Copy out the listing exactly.

-- begin --

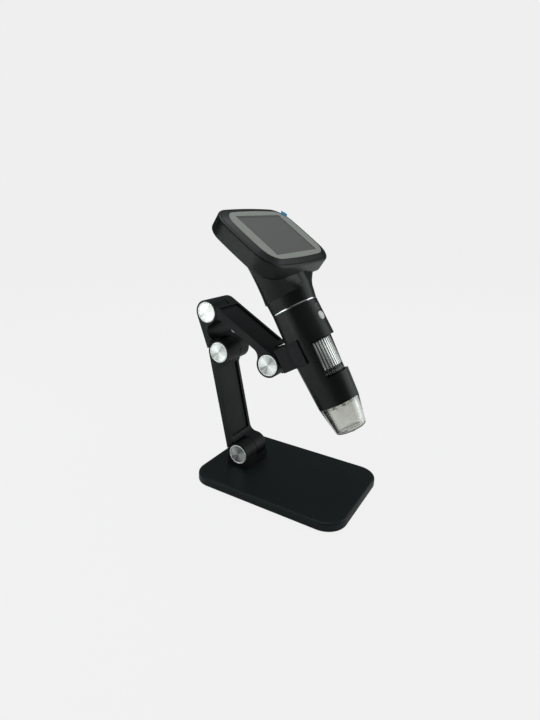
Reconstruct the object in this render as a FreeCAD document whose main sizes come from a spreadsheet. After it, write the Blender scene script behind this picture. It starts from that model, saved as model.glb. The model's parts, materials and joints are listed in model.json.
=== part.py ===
import FreeCAD, Part
import math
import os
import re

import Sketcher
from FreeCAD import Placement, Rotation, Vector

# Handheld LCD microscope in the clip of a folding desk stand.
# Millimetres, +Z up. The origin is the centre of the base plate's underside,
# +X runs from the hinge block towards the scope, +Y is across the plate.

# Driving sizes
SIZES = {
    # base plate
    "base_length": 115.2,
    "base_width": 78.8,
    "base_height": 6.6,
    "base_corner": 14.5,
    "base_edge": 1.6,
    "base_wall": 2.4,
    "base_roof": 2.2,
    "pad_inset": 1.6,
    "pad_thick": 1.0,
    "pad_stand": 0.3,
    "weight_thick": 3.0,
    "weight_margin": 1.0,
    # hinges
    "hinge_width": 26.1,
    "knuckle_radius": 8.6,
    "cap_radius": 7.45,
    "cap_thick": 1.1,
    "cap_dish": 0.25,
    "cap_rim": 0.55,
    "seam_gap": 0.5,
    "washer_play": 0.1,
    "bolt_radius": 2.5,
    "bolt_head_radius": 4.6,
    "bolt_head_height": 3.0,
    "socket_width": 4.0,
    "nut_radius": 4.6,
    "nut_height": 3.0,
    "spring_thick": 0.5,
    "running_play": 0.05,
    "free_play": 0.4,
    "base_hinge_x": -34.57,
    "base_hinge_z": 16.07,
    "base_seam": 0.4,
    "elbow_seam": 1.9,
    "shoulder_seam": 3.3,
    "holder_seam": -2.0,
    # hinge block on the base plate
    "block_front": 9.4,
    "block_rear": 9.0,
    "block_height": 6.1,
    "screw_radius": 1.9,
    "screw_head_radius": 3.6,
    "screw_head_height": 2.0,
    "screw_bite": 4.0,
    "screw_first": 9.8,
    "screw_second": 3.2,
    # arms: distance between hinges, lean from upright, plate thickness
    "lower_length": 77.79,
    "lower_lean": -12.74,
    "lower_thick": 5.3,
    "link_length": 29.51,
    "link_lean": -20.93,
    "link_thick": 4.7,
    "upper_length": 58.87,
    "upper_lean": 119.79,
    "upper_thick": 5.9,
    "web_radius": 6.0,
    "arm_end_gap": 9.6,
    "cheek_gap": 5.0,
    "upper_tip_gap": 6.4,
    "arm_lip": 2.5,
    "recess_depth": 1.3,
    "lower_recess_start": 13.2,
    "lower_recess_end": 11.5,
    "upper_recess_start": 6.8,
    "upper_recess_end": 9.6,
    # holder and its clip
    "holder_length": 30.33,
    "holder_drop": 27.59,
    "clip_top": 20.5,
    "clip_bottom": 37.0,
    "clip_play": 0.08,
    "clip_wall": 1.4,
    "clip_mouth": 174.0,
    # scope: tilt of its axis, turn in the clip
    "scope_lean": -31.70,
    "scope_turn": 2.0,
    # barrel, measured down from the bright ring
    "ring_radius": 15.5,
    "ring_height": 1.1,
    "barrel_top_radius": 15.45,
    "barrel_mid_radius": 16.2,
    "barrel_mid": 26.0,
    "barrel_end_radius": 14.07,
    "barrel_length": 68.3,
    "barrel_bore": 13.4,
    "nose_bore": 12.2,
    "window_top": 26.0,
    "window_bottom": 50.0,
    "window_angle": 120.0,
    "window_strip": 1.1,
    # focus wheel and scale ring
    "focus_play": 0.35,
    "wheel_radius": 12.2,
    "wheel_bore": 10.2,
    "wheel_length": 19.2,
    "rib_radius": 0.6,
    "rib_count": 40,
    "scale_radius": 13.05,
    "scale_skirt": 12.6,
    "scale_band": 3.6,
    # optics inside the barrel
    "guide_radius": 8.8,
    "guide_bore": 7.6,
    "guide_top": 22.2,
    "flange_thick": 1.6,
    "guide_slot": 2.2,
    "carriage_radius": 7.5,
    "carriage_bore": 6.0,
    "carriage_length": 12.0,
    "carriage_top": 32.0,
    "focus_travel": 4.0,
    "drive_pin_radius": 1.0,
    "drive_pin_reach": 9.95,
    "lens_thick": 3.2,
    "sensor_board_radius": 12.6,
    "board_thick": 1.2,
    "sensor_size": 7.0,
    "sensor_thick": 1.4,
    # light ring and clear tip
    "light_board_radius": 10.6,
    "light_board_bore": 6.2,
    "light_board_depth": 68.0,
    "led_radius": 1.2,
    "led_height": 1.6,
    "led_ring_radius": 8.4,
    "led_count": 8,
    "tip_length": 19.6,
    "tip_end_radius": 10.1,
    "tip_bore": 10.8,
    "tip_bore_end": 9.0,
    "tip_floor": 1.6,
    "tip_collar": 3.5,
    "tip_nub": 0.8,
    # snap button
    "button_depth": 12.8,
    "button_radius": 3.0,
    "button_flange": 3.8,
    "button_rise": 1.0,
    "button_travel": 0.8,
    "switch_size": 6.0,
    "switch_height": 3.2,
    # display head
    "display_forward": 12.12,
    "display_height": 45.73,
    "display_tilt": 23.98,
    "head_width": 79.0,
    "head_height": 56.1,
    "head_depth": 12.4,
    "head_crown": 1.3,
    "head_side_bow": 260.0,
    "head_top_bow": 380.0,
    "head_corner": 15.0,
    "rim_round": 1.4,
    "back_round": 1.8,
    "head_wall": 1.8,
    "parting_depth": 5.6,
    "neck_radius": 17.2,
    "neck_height": 11.0,
    "neck_rise": 9.5,
    "neck_forward": 1.2,
    "funnel_side_inset": 4.5,
    "funnel_top_inset": 4.55,
    "funnel_side_bow": 160.0,
    "funnel_top_bow": 200.0,
    "funnel_corner": 16.0,
    "bezel_side": 6.0,
    "bezel_top": 5.3,
    "glass_side_bow": 260.0,
    "glass_top_bow": 420.0,
    "glass_corner": 11.0,
    "glass_lip": 0.5,
    "glass_thick": 1.2,
    "glass_play": 0.1,
    "active_width": 49.0,
    "active_height": 36.7,
    "ledge_depth": 3.0,
    "panel_margin": 5.0,
    "panel_top_margin": 3.15,
    "panel_thick": 2.4,
    "board_gap": 0.3,
    "main_board_height": 42.0,
    "chip_height": 1.1,
    "battery_width": 36.0,
    "battery_height": 30.0,
    "battery_thick": 2.8,
    "boss_side_inset": 5.9,
    "boss_top_inset": 13.05,
    "boss_radius": 2.3,
    "case_screw_radius": 0.95,
    "case_screw_head": 1.9,
    "usb_width": 8.9,
    "usb_height": 3.2,
    "usb_length": 7.4,
    "usb_up": -7.0,
    "card_width": 12.0,
    "card_height": 1.6,
    "card_length": 14.0,
    "card_up": 5.0,
    "power_radius": 3.0,
    "power_across": -22.0,
    "power_up": 8.0,
    "power_rise": 0.7,
    "power_travel": 0.5,
    "key_switch_height": 2.5,
    "film_thick": 0.15,
    "tab_length": 5.5,
    "tab_width": 4.7,
    "tab_side_inset": 1.14,
    "tab_top_inset": 6.7,
    "tab_turn": 36.4,
}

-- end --

SOLUTION TO THE EXERCISE »
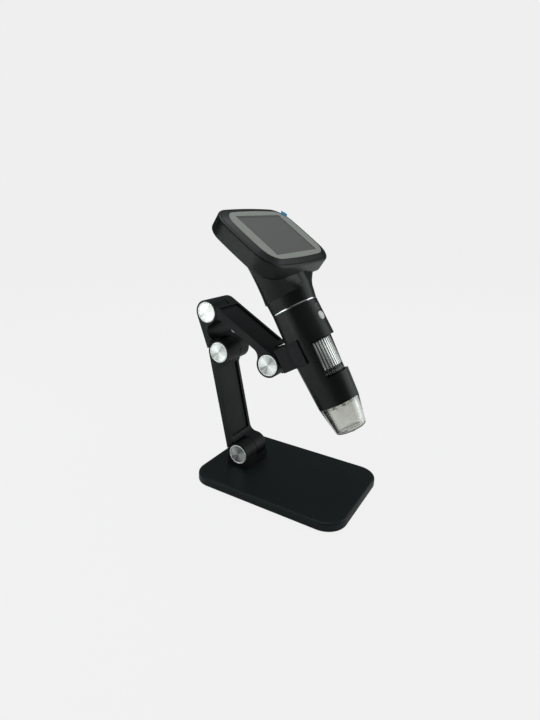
Reconstruct the object in this render as a FreeCAD document whose main sizes come from a spreadsheet. After it, write the Blender scene script behind this picture. It starts from that model, saved as model.glb. The model's parts, materials and joints are listed in model.json.
=== part.py ===
import FreeCAD, Part
import math
import os
import re

import Sketcher
from FreeCAD import Placement, Rotation, Vector

# Handheld LCD microscope in the clip of a folding desk stand.
# Millimetres, +Z up. The origin is the centre of the base plate's underside,
# +X runs from the hinge block towards the scope, +Y is across the plate.

# Driving sizes
SIZES = {
    # base plate
    "base_length": 115.2,
    "base_width": 78.8,
    "base_height": 6.6,
    "base_corner": 14.5,
    "base_edge": 1.6,
    "base_wall": 2.4,
    "base_roof": 2.2,
    "pad_inset": 1.6,
    "pad_thick": 1.0,
    "pad_stand": 0.3,
    "weight_thick": 3.0,
    "weight_margin": 1.0,
    # hinges
    "hinge_width": 26.1,
    "knuckle_radius": 8.6,
    "cap_radius": 7.45,
    "cap_thick": 1.1,
    "cap_dish": 0.25,
    "cap_rim": 0.55,
    "seam_gap": 0.5,
    "washer_play": 0.1,
    "bolt_radius": 2.5,
    "bolt_head_radius": 4.6,
    "bolt_head_height": 3.0,
    "socket_width": 4.0,
    "nut_radius": 4.6,
    "nut_height": 3.0,
    "spring_thick": 0.5,
    "running_play": 0.05,
    "free_play": 0.4,
    "base_hinge_x": -34.57,
    "base_hinge_z": 16.07,
    "base_seam": 0.4,
    "elbow_seam": 1.9,
    "shoulder_seam": 3.3,
    "holder_seam": -2.0,
    # hinge block on the base plate
    "block_front": 9.4,
    "block_rear": 9.0,
    "block_height": 6.1,
    "screw_radius": 1.9,
    "screw_head_radius": 3.6,
    "screw_head_height": 2.0,
    "screw_bite": 4.0,
    "screw_first": 9.8,
    "screw_second": 3.2,
    # arms: distance between hinges, lean from upright, plate thickness
    "lower_length": 77.79,
    "lower_lean": -12.74,
    "lower_thick": 5.3,
    "link_length": 29.51,
    "link_lean": -20.93,
    "link_thick": 4.7,
    "upper_length": 58.87,
    "upper_lean": 119.79,
    "upper_thick": 5.9,
    "web_radius": 6.0,
    "arm_end_gap": 9.6,
    "cheek_gap": 5.0,
    "upper_tip_gap": 6.4,
    "arm_lip": 2.5,
    "recess_depth": 1.3,
    "lower_recess_start": 13.2,
    "lower_recess_end": 11.5,
    "upper_recess_start": 6.8,
    "upper_recess_end": 9.6,
    # holder and its clip
    "holder_length": 30.33,
    "holder_drop": 27.59,
    "clip_top": 20.5,
    "clip_bottom": 37.0,
    "clip_play": 0.08,
    "clip_wall": 1.4,
    "clip_mouth": 174.0,
    # scope: tilt of its axis, turn in the clip
    "scope_lean": -31.70,
    "scope_turn": 2.0,
    # barrel, measured down from the bright ring
    "ring_radius": 15.5,
    "ring_height": 1.1,
    "barrel_top_radius": 15.45,
    "barrel_mid_radius": 16.2,
    "barrel_mid": 26.0,
    "barrel_end_radius": 14.07,
    "barrel_length": 68.3,
    "barrel_bore": 13.4,
    "nose_bore": 12.2,
    "window_top": 26.0,
    "window_bottom": 50.0,
    "window_angle": 120.0,
    "window_strip": 1.1,
    # focus wheel and scale ring
    "focus_play": 0.35,
    "wheel_radius": 12.2,
    "wheel_bore": 10.2,
    "wheel_length": 19.2,
    "rib_radius": 0.6,
    "rib_count": 40,
    "scale_radius": 13.05,
    "scale_skirt": 12.6,
    "scale_band": 3.6,
    # optics inside the barrel
    "guide_radius": 8.8,
    "guide_bore": 7.6,
    "guide_top": 22.2,
    "flange_thick": 1.6,
    "guide_slot": 2.2,
    "carriage_radius": 7.5,
    "carriage_bore": 6.0,
    "carriage_length": 12.0,
    "carriage_top": 32.0,
    "focus_travel": 4.0,
    "drive_pin_radius": 1.0,
    "drive_pin_reach": 9.95,
    "lens_thick": 3.2,
    "sensor_board_radius": 12.6,
    "board_thick": 1.2,
    "sensor_size": 7.0,
    "sensor_thick": 1.4,
    # light ring and clear tip
    "light_board_radius": 10.6,
    "light_board_bore": 6.2,
    "light_board_depth": 68.0,
    "led_radius": 1.2,
    "led_height": 1.6,
    "led_ring_radius": 8.4,
    "led_count": 8,
    "tip_length": 19.6,
    "tip_end_radius": 10.1,
    "tip_bore": 10.8,
    "tip_bore_end": 9.0,
    "tip_floor": 1.6,
    "tip_collar": 3.5,
    "tip_nub": 0.8,
    # snap button
    "button_depth": 12.8,
    "button_radius": 3.0,
    "button_flange": 3.8,
    "button_rise": 1.0,
    "button_travel": 0.8,
    "switch_size": 6.0,
    "switch_height": 3.2,
    # display head
    "display_forward": 12.12,
    "display_height": 45.73,
    "display_tilt": 23.98,
    "head_width": 79.0,
    "head_height": 56.1,
    "head_depth": 12.4,
    "head_crown": 1.3,
    "head_side_bow": 260.0,
    "head_top_bow": 380.0,
    "head_corner": 15.0,
    "rim_round": 1.4,
    "back_round": 1.8,
    "head_wall": 1.8,
    "parting_depth": 5.6,
    "neck_radius": 17.2,
    "neck_height": 11.0,
    "neck_rise": 9.5,
    "neck_forward": 1.2,
    "funnel_side_inset": 4.5,
    "funnel_top_inset": 4.55,
    "funnel_side_bow": 160.0,
    "funnel_top_bow": 200.0,
    "funnel_corner": 16.0,
    "bezel_side": 6.0,
    "bezel_top": 5.3,
    "glass_side_bow": 260.0,
    "glass_top_bow": 420.0,
    "glass_corner": 11.0,
    "glass_lip": 0.5,
    "glass_thick": 1.2,
    "glass_play": 0.1,
    "active_width": 49.0,
    "active_height": 36.7,
    "ledge_depth": 3.0,
    "panel_margin": 5.0,
    "panel_top_margin": 3.15,
    "panel_thick": 2.4,
    "board_gap": 0.3,
    "main_board_height": 42.0,
    "chip_height": 1.1,
    "battery_width": 36.0,
    "battery_height": 30.0,
    "battery_thick": 2.8,
    "boss_side_inset": 5.9,
    "boss_top_inset": 13.05,
    "boss_radius": 2.3,
    "case_screw_radius": 0.95,
    "case_screw_head": 1.9,
    "usb_width": 8.9,
    "usb_height": 3.2,
    "usb_length": 7.4,
    "usb_up": -7.0,
    "card_width": 12.0,
    "card_height": 1.6,
    "card_length": 14.0,
    "card_up": 5.0,
    "power_radius": 3.0,
    "power_across": -22.0,
    "power_up": 8.0,
    "power_rise": 0.7,
    "power_travel": 0.5,
    "key_switch_height": 2.5,
    "film_thick": 0.15,
    "tab_length": 5.5,
    "tab_width": 4.7,
    "tab_side_inset": 1.14,
    "tab_top_inset": 6.7,
    "tab_turn": 36.4,
}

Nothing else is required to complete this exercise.